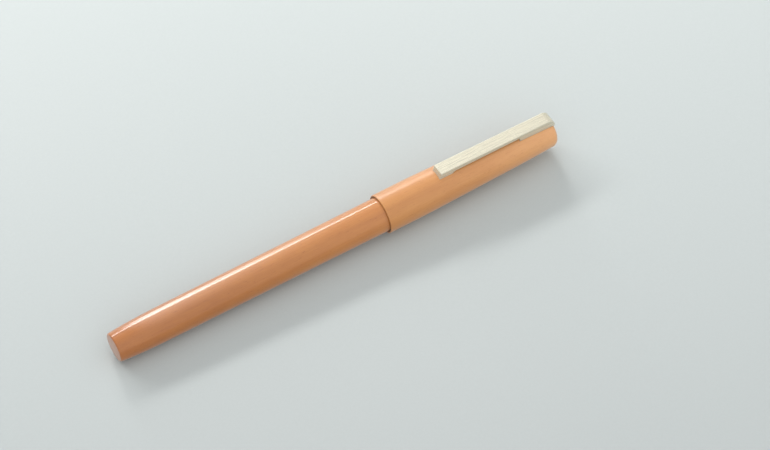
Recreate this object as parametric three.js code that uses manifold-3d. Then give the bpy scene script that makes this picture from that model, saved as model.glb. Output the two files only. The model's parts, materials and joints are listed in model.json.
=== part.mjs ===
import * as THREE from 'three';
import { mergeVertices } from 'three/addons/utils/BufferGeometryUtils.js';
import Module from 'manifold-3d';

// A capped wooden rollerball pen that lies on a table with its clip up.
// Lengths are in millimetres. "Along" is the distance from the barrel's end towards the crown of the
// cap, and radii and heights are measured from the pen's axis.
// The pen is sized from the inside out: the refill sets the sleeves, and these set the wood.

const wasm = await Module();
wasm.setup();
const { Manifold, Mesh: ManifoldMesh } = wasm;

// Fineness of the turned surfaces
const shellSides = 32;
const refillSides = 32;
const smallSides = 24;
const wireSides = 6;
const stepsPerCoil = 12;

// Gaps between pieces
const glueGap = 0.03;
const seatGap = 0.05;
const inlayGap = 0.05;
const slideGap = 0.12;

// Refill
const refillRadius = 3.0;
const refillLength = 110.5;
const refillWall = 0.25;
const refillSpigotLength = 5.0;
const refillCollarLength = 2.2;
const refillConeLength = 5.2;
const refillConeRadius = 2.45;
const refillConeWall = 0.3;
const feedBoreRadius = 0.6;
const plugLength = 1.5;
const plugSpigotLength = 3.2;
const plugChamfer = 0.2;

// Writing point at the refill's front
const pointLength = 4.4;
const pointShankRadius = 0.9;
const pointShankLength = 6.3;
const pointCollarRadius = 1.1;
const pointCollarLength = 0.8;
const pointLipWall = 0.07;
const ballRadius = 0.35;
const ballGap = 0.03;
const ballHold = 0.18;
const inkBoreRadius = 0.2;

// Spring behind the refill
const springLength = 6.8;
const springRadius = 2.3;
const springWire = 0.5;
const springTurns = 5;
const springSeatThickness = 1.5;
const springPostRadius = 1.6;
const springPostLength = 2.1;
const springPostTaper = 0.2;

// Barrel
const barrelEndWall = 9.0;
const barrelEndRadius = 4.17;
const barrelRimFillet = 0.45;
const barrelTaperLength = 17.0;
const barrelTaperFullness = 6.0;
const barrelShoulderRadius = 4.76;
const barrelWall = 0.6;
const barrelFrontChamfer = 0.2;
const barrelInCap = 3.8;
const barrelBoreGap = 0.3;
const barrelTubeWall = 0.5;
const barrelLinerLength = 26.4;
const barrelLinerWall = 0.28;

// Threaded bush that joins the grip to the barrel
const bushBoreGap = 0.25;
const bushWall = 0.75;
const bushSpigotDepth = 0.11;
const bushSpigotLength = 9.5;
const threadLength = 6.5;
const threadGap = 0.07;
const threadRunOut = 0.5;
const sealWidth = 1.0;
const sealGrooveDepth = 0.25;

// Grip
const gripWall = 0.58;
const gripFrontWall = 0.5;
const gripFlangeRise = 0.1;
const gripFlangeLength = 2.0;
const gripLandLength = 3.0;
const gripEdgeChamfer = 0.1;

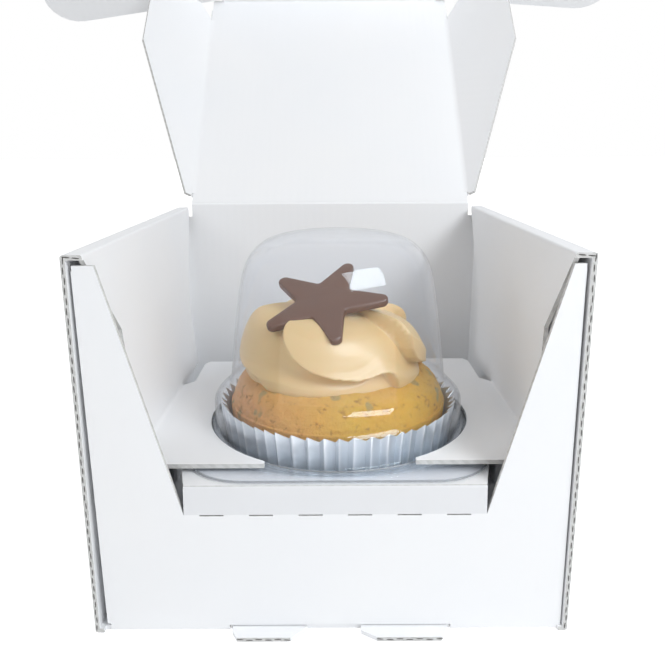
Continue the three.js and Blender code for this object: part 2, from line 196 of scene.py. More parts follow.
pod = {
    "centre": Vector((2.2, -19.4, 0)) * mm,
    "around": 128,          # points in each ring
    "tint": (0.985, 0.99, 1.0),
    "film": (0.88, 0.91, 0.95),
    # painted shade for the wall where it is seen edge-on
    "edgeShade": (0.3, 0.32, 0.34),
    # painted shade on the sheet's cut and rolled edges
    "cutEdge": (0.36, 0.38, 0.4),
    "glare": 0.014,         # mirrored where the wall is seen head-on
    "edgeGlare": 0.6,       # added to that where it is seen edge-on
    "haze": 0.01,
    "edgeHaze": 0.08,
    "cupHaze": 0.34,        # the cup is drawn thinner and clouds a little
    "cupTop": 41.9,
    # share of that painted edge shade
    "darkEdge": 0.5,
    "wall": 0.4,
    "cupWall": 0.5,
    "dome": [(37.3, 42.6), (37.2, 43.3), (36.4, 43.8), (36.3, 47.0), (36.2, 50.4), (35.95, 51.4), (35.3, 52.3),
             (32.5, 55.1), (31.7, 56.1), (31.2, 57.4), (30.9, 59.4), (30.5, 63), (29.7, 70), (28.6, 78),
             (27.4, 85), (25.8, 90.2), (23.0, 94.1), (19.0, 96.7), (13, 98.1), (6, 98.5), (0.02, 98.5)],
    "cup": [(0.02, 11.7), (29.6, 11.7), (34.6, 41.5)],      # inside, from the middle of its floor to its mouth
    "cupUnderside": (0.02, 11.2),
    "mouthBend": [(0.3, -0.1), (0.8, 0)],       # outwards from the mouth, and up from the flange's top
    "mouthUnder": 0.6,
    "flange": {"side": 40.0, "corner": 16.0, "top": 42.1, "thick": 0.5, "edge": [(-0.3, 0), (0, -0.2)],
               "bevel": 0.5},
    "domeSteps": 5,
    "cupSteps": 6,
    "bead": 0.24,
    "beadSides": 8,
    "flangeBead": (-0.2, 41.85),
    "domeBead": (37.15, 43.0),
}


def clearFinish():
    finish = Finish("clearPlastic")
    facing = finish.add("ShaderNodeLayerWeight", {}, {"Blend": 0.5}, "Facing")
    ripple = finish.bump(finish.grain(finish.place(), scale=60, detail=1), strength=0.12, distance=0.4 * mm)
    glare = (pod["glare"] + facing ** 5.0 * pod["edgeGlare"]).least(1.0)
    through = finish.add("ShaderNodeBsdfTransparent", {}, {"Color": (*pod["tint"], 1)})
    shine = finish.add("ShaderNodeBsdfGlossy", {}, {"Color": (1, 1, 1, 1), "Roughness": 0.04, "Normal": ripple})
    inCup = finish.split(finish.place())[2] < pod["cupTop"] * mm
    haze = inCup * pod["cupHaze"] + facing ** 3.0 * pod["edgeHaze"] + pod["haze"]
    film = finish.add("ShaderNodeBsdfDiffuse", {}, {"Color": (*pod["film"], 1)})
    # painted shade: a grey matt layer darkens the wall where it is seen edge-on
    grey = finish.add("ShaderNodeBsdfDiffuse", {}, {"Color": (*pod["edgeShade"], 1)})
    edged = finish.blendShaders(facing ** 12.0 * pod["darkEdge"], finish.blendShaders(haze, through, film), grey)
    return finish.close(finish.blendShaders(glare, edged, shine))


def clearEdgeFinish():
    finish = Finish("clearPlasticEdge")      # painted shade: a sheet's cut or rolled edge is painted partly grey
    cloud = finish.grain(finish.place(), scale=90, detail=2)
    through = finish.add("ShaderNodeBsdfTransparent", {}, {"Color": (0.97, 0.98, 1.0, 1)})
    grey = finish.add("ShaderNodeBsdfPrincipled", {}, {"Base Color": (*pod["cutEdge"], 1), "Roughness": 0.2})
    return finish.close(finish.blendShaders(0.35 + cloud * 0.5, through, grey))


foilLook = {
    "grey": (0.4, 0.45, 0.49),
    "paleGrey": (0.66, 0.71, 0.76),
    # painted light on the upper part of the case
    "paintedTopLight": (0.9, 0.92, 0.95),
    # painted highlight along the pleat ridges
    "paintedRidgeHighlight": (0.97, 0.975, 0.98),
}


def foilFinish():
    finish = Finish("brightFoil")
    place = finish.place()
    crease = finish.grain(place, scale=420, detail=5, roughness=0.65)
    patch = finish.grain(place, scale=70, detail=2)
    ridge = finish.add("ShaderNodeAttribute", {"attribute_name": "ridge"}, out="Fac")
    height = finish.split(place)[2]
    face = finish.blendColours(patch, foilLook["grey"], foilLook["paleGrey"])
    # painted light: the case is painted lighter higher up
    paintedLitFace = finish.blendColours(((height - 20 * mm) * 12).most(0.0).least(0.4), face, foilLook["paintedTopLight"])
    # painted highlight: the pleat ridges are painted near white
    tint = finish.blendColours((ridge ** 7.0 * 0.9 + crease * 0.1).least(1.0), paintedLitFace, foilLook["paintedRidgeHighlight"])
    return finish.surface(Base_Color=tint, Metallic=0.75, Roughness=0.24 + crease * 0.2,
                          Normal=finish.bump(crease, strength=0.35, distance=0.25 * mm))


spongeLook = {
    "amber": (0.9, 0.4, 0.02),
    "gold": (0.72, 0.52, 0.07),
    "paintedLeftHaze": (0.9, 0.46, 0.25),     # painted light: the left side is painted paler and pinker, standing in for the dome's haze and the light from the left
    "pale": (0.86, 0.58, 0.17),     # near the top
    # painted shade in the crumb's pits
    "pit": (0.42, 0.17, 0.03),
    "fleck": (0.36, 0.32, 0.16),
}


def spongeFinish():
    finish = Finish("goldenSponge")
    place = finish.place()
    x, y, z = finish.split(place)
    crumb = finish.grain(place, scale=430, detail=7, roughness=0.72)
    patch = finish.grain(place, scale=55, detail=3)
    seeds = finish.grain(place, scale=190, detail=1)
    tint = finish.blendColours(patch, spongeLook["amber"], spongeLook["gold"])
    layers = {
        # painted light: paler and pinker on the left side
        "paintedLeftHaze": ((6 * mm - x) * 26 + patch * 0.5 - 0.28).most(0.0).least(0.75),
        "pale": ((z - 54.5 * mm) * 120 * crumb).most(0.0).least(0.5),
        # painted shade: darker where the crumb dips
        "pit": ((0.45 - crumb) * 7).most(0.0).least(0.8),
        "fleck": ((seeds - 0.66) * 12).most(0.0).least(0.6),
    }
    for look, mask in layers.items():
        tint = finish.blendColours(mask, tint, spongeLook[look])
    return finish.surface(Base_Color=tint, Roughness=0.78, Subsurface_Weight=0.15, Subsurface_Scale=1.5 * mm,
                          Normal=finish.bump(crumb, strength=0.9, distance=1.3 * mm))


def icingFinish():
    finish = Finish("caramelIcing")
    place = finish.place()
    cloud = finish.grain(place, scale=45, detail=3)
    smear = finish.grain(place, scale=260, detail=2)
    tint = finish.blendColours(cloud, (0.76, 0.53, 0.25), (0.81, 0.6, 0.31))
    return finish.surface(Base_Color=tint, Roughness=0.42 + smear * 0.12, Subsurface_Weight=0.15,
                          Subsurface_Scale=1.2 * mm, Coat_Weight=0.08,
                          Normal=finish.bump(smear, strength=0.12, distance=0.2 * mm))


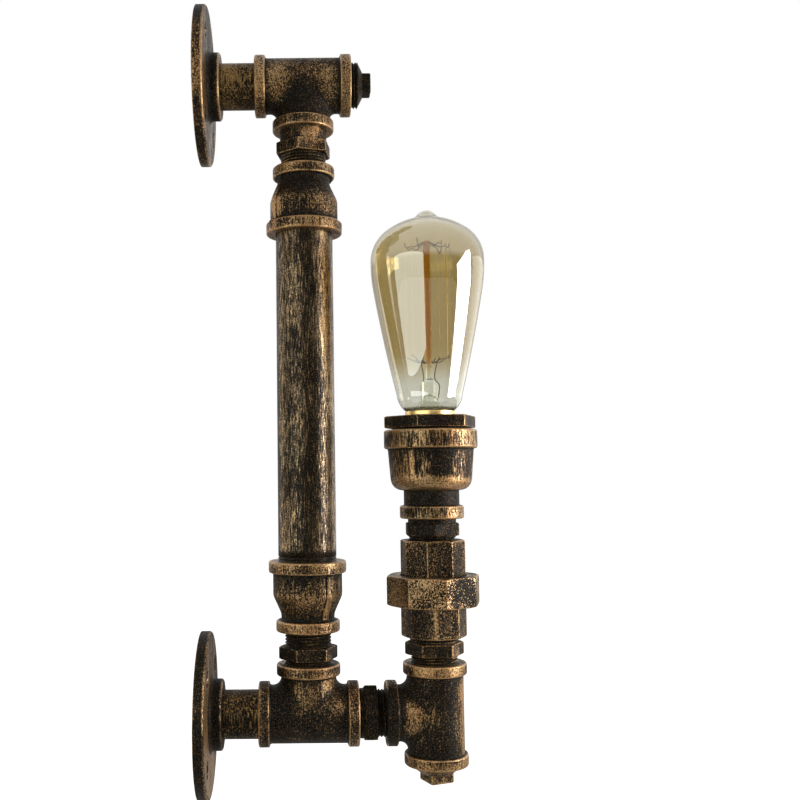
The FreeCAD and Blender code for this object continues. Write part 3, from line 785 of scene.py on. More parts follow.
+ + + + + + +
Please reproduce exactly the lines from the first one of the records above through the line containing "Manifold, Mesh: ManifoldMesh", both included, and nothing else.

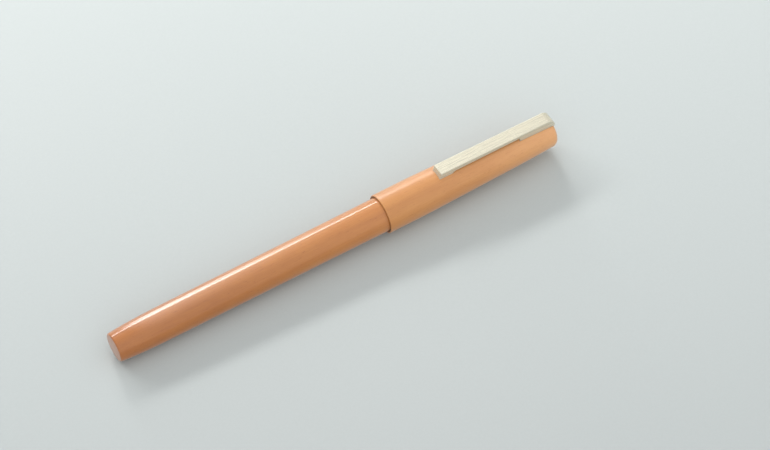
Recreate this object as parametric three.js code that uses manifold-3d. Then give the bpy scene script that makes this picture from that model, saved as model.glb. Output the two files only. The model's parts, materials and joints are listed in model.json.
=== part.mjs ===
import * as THREE from 'three';
import { mergeVertices } from 'three/addons/utils/BufferGeometryUtils.js';
import Module from 'manifold-3d';

// A capped wooden rollerball pen that lies on a table with its clip up.
// Lengths are in millimetres. "Along" is the distance from the barrel's end towards the crown of the
// cap, and radii and heights are measured from the pen's axis.
// The pen is sized from the inside out: the refill sets the sleeves, and these set the wood.

const wasm = await Module();
wasm.setup();
const { Manifold, Mesh: ManifoldMesh } = wasm;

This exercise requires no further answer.